Yellowstone Pronghorn Shake - © Christopher Martin-8435-2

Pronghorns are scattered across Yellowstone.  They range from the lower grasslands through to high valley meadows.  It was a cold morning so I was not surprised this fellow wanted to shake off the cold.  When the droplets flew from his position a little higher than me, the effect looked more like there had been an explosion.  I thought it was a good start to our respective days.

Yellowstone Pronghorn Shake - © Christopher Martin-8421

I watched him approach from Soda Butte Creek at the northeast end of the Lamar Valley.  He looked like he had just crossed it but maybe that was just from the rain at daybreak.  Shortly after spinning off the water, the sun came out, apparently to help dry his coat.  The wet sagebrush began to steam as soon as the sunlight hit it, creating a haze around the Pronghorn.

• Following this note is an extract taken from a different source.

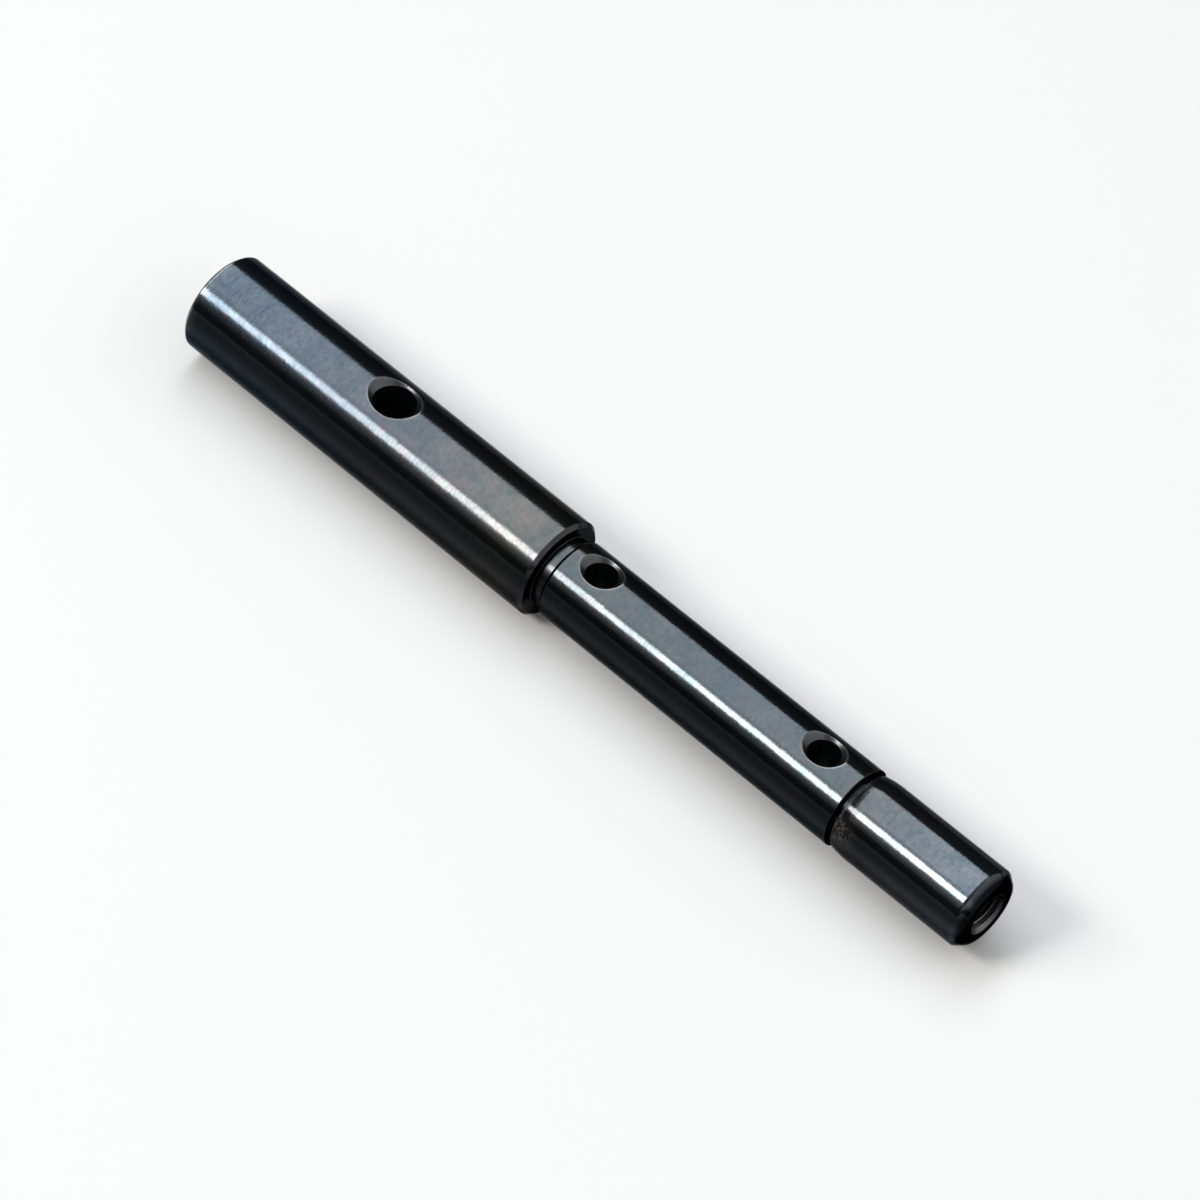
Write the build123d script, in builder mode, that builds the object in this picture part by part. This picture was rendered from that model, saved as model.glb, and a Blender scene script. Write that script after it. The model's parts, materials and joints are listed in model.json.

Yellowstone Pronghorn Shake - © Christopher Martin-8457

He passed within 30 yards of me and then crossed the road on his way up the base of Druid Peak’s southern flank.

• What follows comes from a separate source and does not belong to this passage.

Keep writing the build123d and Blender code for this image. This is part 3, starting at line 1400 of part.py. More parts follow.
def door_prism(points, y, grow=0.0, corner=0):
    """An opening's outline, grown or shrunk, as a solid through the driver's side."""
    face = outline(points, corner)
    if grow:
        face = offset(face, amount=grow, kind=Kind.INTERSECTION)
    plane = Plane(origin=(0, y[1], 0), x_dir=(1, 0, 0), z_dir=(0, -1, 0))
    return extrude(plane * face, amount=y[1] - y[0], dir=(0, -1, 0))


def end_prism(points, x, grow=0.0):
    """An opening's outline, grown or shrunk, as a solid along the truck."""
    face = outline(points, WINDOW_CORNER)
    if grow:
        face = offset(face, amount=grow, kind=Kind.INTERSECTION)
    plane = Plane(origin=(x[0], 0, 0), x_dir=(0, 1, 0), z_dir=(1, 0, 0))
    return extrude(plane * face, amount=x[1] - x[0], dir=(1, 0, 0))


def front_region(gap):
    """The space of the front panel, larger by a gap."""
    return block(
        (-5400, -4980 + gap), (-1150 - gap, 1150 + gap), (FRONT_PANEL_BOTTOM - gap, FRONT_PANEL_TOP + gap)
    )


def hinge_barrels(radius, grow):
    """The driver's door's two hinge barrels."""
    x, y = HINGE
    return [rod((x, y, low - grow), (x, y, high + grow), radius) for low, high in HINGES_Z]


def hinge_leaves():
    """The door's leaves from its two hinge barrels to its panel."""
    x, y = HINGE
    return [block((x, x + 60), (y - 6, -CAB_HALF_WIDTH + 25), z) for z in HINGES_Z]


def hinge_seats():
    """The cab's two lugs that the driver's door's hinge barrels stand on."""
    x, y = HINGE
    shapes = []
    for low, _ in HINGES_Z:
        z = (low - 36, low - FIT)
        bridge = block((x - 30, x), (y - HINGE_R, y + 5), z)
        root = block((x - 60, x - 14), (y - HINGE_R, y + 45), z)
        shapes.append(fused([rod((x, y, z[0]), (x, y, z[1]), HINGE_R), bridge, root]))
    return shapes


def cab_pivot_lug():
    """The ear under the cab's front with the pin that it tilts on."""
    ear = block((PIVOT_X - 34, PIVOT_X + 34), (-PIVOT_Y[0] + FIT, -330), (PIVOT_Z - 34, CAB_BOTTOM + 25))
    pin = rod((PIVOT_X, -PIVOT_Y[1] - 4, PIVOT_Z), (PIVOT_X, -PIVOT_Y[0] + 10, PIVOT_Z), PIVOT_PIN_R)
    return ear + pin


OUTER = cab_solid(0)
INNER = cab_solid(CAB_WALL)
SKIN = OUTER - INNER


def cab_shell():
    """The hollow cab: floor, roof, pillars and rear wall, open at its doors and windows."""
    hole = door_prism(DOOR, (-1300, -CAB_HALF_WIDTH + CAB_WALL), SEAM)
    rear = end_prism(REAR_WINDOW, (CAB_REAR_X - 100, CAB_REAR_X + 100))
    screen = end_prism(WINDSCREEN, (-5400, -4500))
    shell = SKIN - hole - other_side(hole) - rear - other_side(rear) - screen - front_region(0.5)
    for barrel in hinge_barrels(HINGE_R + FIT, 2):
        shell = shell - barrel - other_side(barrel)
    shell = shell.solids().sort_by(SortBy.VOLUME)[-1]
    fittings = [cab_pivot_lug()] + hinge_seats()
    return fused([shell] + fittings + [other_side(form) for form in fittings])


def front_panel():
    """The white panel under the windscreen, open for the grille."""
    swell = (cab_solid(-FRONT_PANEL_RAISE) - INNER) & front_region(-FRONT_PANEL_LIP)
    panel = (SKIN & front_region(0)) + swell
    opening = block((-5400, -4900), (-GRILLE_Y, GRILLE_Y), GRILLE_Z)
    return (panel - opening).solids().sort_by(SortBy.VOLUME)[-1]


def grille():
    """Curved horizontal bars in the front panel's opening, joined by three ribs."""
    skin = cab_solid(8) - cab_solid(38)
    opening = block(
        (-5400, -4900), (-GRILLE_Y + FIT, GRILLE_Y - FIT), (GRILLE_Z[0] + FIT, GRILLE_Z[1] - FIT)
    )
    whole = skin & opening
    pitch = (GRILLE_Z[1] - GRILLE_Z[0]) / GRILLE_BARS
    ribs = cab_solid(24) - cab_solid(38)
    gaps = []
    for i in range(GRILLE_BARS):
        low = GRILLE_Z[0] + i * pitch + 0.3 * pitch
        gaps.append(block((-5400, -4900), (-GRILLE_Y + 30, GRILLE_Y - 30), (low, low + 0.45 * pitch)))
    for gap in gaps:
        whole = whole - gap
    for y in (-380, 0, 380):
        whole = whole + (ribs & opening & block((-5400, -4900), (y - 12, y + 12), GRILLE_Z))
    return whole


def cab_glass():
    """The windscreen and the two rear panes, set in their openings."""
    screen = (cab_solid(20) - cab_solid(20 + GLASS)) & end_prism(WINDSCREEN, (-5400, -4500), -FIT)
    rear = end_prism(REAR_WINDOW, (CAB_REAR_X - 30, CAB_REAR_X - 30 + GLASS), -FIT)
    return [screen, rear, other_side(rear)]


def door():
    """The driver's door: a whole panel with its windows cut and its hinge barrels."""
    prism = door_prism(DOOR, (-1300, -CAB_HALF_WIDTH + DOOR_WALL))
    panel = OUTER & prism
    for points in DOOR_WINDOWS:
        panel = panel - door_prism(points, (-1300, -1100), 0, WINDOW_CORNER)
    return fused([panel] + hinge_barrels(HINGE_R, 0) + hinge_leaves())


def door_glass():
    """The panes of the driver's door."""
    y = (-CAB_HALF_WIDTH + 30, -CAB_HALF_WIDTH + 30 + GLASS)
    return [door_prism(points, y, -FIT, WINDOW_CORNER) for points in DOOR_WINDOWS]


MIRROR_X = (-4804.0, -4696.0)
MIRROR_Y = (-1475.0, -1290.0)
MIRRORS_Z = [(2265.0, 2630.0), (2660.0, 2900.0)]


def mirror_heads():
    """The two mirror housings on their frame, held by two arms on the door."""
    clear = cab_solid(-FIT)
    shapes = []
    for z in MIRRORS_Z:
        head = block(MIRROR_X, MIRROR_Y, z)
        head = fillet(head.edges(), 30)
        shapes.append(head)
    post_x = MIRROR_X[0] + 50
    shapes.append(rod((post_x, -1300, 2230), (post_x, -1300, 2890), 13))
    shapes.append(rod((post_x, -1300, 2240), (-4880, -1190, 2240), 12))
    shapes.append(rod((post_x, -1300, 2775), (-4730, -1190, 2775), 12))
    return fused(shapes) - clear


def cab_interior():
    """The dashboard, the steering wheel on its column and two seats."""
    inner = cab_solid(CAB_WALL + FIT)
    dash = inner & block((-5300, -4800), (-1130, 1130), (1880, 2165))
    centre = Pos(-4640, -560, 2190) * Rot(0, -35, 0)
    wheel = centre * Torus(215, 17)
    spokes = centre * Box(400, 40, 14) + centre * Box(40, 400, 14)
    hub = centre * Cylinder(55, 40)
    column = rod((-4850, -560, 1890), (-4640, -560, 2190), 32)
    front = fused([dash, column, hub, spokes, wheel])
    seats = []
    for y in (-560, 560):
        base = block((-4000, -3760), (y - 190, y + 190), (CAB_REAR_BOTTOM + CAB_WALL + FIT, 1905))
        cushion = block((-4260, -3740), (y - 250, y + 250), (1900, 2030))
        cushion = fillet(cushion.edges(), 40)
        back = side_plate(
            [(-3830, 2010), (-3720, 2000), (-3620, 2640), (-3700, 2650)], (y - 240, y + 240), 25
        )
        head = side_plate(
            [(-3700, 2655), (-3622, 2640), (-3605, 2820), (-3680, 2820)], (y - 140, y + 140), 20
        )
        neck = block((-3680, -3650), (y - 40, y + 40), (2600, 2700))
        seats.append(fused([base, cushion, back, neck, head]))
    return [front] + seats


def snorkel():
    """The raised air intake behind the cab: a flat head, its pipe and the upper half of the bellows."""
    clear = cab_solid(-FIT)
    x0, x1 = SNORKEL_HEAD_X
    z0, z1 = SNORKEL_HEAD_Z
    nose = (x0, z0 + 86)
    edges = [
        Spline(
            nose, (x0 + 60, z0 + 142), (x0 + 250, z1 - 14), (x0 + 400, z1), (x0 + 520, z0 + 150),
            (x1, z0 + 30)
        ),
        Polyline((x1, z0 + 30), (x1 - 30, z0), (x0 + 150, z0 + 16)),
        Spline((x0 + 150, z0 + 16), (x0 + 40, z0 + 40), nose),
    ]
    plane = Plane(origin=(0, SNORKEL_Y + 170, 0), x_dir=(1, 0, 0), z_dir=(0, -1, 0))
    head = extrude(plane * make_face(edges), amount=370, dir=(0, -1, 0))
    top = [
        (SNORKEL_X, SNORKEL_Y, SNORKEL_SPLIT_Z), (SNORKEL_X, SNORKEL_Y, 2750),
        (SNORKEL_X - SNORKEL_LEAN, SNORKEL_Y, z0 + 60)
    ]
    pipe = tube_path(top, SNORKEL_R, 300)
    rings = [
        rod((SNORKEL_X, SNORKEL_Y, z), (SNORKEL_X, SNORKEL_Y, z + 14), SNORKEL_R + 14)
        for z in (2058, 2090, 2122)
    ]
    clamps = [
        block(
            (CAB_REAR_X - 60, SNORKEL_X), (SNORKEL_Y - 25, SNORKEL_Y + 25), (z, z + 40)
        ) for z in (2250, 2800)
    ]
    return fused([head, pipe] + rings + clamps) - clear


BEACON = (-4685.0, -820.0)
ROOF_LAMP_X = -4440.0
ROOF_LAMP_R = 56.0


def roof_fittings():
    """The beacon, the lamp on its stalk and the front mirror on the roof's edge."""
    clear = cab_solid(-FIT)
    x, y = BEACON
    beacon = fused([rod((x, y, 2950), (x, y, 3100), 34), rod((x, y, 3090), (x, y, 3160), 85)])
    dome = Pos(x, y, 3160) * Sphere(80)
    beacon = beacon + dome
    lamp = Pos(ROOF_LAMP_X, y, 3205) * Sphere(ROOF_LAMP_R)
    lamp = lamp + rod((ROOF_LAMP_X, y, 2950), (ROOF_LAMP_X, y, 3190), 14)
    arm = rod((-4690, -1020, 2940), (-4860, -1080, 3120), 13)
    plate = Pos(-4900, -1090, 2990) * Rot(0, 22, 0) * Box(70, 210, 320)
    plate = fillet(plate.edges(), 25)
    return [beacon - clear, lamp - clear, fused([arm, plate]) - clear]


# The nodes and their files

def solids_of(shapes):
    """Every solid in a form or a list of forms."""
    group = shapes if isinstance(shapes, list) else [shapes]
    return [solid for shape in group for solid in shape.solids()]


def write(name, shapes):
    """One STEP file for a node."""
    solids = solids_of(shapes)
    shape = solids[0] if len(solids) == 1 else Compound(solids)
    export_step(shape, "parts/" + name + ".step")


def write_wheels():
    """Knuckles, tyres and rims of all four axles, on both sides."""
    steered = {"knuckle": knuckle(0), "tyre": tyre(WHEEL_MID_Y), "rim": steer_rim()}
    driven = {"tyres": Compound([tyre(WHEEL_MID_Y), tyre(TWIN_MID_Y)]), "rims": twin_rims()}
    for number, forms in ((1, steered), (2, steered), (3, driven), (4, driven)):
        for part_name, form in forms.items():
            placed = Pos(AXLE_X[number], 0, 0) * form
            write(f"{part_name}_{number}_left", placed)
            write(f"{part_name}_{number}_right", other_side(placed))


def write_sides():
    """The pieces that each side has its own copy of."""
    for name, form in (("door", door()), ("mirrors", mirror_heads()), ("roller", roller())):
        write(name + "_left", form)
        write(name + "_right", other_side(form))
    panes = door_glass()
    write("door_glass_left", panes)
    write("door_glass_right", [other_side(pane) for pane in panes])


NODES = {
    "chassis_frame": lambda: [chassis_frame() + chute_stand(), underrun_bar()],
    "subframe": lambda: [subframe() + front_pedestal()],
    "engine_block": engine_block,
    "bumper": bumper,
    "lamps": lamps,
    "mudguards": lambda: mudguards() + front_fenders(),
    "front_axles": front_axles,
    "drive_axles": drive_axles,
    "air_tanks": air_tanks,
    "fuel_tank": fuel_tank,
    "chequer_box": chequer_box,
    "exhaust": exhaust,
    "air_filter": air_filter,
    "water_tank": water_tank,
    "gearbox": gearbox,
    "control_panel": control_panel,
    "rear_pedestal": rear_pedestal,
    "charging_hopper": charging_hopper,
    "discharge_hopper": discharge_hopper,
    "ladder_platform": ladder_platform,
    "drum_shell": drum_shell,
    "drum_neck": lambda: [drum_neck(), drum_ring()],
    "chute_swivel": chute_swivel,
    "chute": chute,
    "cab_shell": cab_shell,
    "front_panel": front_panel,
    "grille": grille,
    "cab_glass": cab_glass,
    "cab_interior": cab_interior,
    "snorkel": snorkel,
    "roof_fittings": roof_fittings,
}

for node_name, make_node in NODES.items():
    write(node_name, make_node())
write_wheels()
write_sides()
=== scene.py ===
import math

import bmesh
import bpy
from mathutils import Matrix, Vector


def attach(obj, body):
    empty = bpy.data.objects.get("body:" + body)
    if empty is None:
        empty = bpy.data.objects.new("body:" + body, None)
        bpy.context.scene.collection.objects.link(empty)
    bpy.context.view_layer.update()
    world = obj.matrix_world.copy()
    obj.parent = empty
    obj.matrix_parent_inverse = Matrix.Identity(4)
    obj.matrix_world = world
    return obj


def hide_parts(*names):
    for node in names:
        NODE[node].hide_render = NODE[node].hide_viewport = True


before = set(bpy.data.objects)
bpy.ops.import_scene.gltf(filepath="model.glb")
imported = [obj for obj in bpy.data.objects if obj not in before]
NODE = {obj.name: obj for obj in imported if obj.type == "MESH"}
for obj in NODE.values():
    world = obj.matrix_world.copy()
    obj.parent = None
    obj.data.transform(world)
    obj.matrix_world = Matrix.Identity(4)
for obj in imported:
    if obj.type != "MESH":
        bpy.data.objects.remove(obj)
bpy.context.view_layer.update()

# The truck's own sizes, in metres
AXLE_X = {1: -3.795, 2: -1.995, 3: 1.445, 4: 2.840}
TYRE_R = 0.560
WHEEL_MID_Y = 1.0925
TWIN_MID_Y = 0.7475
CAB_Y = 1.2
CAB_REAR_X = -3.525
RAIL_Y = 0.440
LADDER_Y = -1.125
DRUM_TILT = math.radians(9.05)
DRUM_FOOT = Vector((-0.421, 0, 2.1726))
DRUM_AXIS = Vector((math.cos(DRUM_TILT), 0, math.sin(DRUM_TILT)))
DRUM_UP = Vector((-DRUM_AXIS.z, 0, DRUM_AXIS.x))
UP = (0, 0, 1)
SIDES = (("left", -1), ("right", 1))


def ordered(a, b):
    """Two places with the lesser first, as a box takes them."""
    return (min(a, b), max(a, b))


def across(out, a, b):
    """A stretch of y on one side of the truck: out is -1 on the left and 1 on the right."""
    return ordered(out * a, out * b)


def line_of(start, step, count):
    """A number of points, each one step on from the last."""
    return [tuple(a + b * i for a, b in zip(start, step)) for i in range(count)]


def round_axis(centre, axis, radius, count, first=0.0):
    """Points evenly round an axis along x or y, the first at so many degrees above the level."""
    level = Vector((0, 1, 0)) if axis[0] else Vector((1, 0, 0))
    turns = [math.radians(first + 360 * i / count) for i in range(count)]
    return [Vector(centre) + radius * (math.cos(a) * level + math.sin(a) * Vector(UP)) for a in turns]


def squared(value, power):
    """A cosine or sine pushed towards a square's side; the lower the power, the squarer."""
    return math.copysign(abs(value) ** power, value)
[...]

Yellowstone Pronghorn Shake - © Christopher Martin-8466

Yellowstone Pronghorn Shake - © Christopher Martin-8492

Pronghorns on the Prairie

(Click images for link to higher resolution versions)

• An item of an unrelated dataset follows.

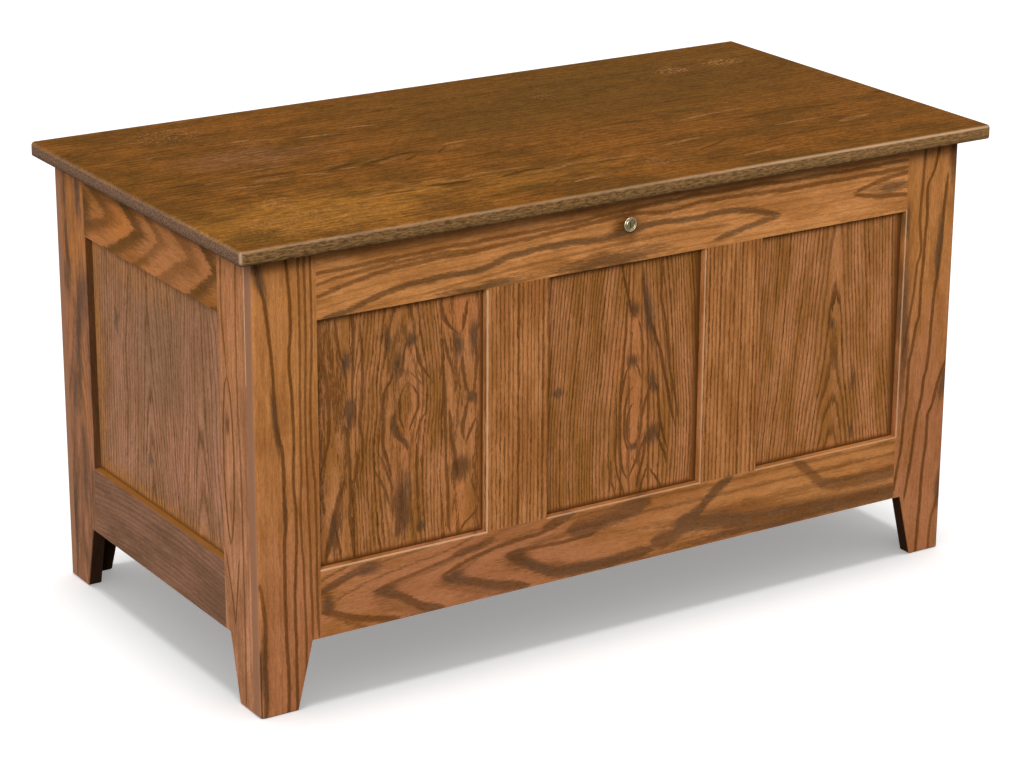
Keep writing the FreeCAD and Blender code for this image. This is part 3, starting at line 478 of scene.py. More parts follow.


# The pale colour of arrises in a stain is worn wood with a painted highlight on it.
STAIN = {
    "front": tints(light=(188, 125, 74), deep=(158, 100, 52), dark=(96, 56, 20), smoke=(96, 68, 46),
                   rubbed=(228, 186, 146), gold=(186, 124, 62), rose=(164, 104, 74)),
    "front rail": tints(light=(204, 138, 80), deep=(172, 112, 58), dark=(96, 58, 22), smoke=(98, 70, 44)),
    "panel": tints(light=(184, 122, 76), deep=(150, 97, 46), dark=(88, 52, 20), smoke=(90, 67, 48),
                   gold=(186, 116, 66)),
    # Its corner colour is the painted shade in the side panel's corners.
    "side panel": tints(light=(176, 126, 96), deep=(152, 108, 76), dark=(112, 74, 42), smoke=(112, 92, 68),
                        corner=(118, 76, 24), gold=(180, 118, 52), rose=(184, 126, 96)),
    "side gold": tints(light=(196, 136, 99), deep=(160, 108, 72), dark=(112, 68, 28), smoke=(98, 74, 54),
                       amber=(192, 126, 74), rubbed=(226, 196, 160)),
    "side amber": tints(light=(186, 119, 68), deep=(154, 98, 46), dark=(100, 66, 30), smoke=(96, 70, 42),
                        gold=(196, 120, 52), rose=(190, 126, 80)),
    "side blotchy": tints(light=(172, 116, 82), deep=(120, 86, 64), dark=(100, 66, 42), smoke=(100, 78, 64),
                          amber=(190, 120, 56)),
    "side grey": tints(light=(146, 105, 80), deep=(122, 88, 66), dark=(92, 62, 46), smoke=(90, 70, 60)),
    "lid": tints(light=(120, 73, 23), deep=(93, 59, 16), dark=(66, 40, 10), smoke=(66, 45, 17),
                 rubbed=(196, 164, 132), gold=(146, 97, 36), olive=(82, 57, 15), rose=(122, 82, 52),
                 rim=(128, 96, 60), end=(124, 96, 76), pale=(150, 104, 62)),
    "plain": tints(light=(190, 146, 100), deep=(168, 124, 82), dark=(132, 92, 58), smoke=(128, 98, 70)),
}
# The painted shade on the inward faces of the feet, under the body.
FOOT_SHADE = shade(34, 22, 14)
EDGE_GREY = shade(156, 112, 86)


def new_material(name):
    """An empty material with its shader: the material, its tree and the shader."""
    material = bpy.data.materials.new(name)
    material.use_nodes = True
    tree = material.node_tree
    return material, tree, tree.nodes["Principled BSDF"]


def object_point(tree):
    """The place on the piece, in millimetres."""
    place = tree.nodes.new("ShaderNodeTexCoord")
    mapping = tree.nodes.new("ShaderNodeMapping")
    mapping.inputs["Scale"].default_value = (PER_METRE, PER_METRE, PER_METRE)
    tree.links.new(place.outputs["Object"], mapping.inputs["Vector"])
    return Signal(tree, mapping.outputs[0])


def bump(tree, height, shader, distance):
    node = tree.nodes.new("ShaderNodeBump")
    node.inputs["Distance"].default_value = distance
    connect(tree, height, node.inputs["Height"])
    tree.links.new(node.outputs[0], shader.inputs["Normal"])


class Board:
    """One board as its material sees it: the place on it in millimetres, its stain and its fine grain."""

    def __init__(self, tree, across, along, face, stain, rag, coarse, seed):
        self.tree, self.stain, self.seed = tree, stain, seed
        self.x, self.y, self.z = split(object_point(tree))
        axes = {"x": self.x, "y": self.y, "z": self.z}
        depth_axis, depth = face
        self.inward = size_of(axes[depth_axis] - depth)
        self.aside, self.up = axes[across], axes[along]
        self.point = join(tree, self.aside, self.inward, self.up)
        wide, long = coarse
        self.fine = use_effect(tree, GRAIN, Seed=seed,
                               Point=join(tree, self.aside / wide, self.inward / wide, self.up / long))
        self.ragged = {"Rag": rag, **{label: self.fine[label] for label in ("Streak", "Hair", "Wander")}}

    def away_from(self, across, along, half_width, half_length):
        """How far a place is from the middle of an oval: 1 on the oval itself."""
        wide, long = (self.aside - across) / half_width, (self.up - along) / half_length
        return root(wide * wide + long * long)


def growth(heart, depth=40.0, ring=7.0, course=None, reach=60.0, station=None, eye=None, skew=0.0,
           waver=4.0, swirl=0.0):
    """How a board's rings lie, in millimetres. Course and station are drawn along the board: how far the
    heart strays aside, which rings within reach of it follow, and the count along it. An eye adds to the
    count near the heart only."""
    return {"Heart": heart, "Depth": depth, "Ring": ring, "Reach": reach, "Skew": skew, "Waver": waver,
            "Swirl": swirl}, {"Course": course, "Station": station, "Eye": eye}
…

I went to Medicine Hat near Alberta’s eastern border with Saskatchewan on the weekend.  I enjoy heading out onto the prairies for the photographic opportunities that present themselves.  I can happily spend hours exploring the old buildings, farm vehicles and rural towns that cluster near the roads and the rails that criss-cross the land.  For wildlife, I often spend time with hawks near watering holes or small stands of trees.  On Sunday morning, I was returning from Red Rock Coulee and found a curious Pronghorn (Antilocapra americana) near the highway.  It was early and I was likely the only person in the area since nightfall the day before and this animal was interested rather than wary. 

I often see herds of these antelope but they are either far away or bounding in that direction.  This was easily the closest I had been to one and with a 300mm telephoto lens, I was able to resolve him really well.  The encounter lasted for a few minutes where it would take a few leaps, then stop and look at me.  At that point, I would move along the road a pull level before shooting again.  We did this a couple of times before he retreated a hundred meters further back and I carried on.

Driving a few more kilometers I found a small herd of Pronghorns well back from the road that was alternating between grazing and short races across the fields in fast bursts. 

I pulled ahead and then stopped to watch them pass. 

This one left the herd and sprinted ahead so I isolated him against the open prairie.  It was great to have these two different experiences so close together.   Different chapters of the same story.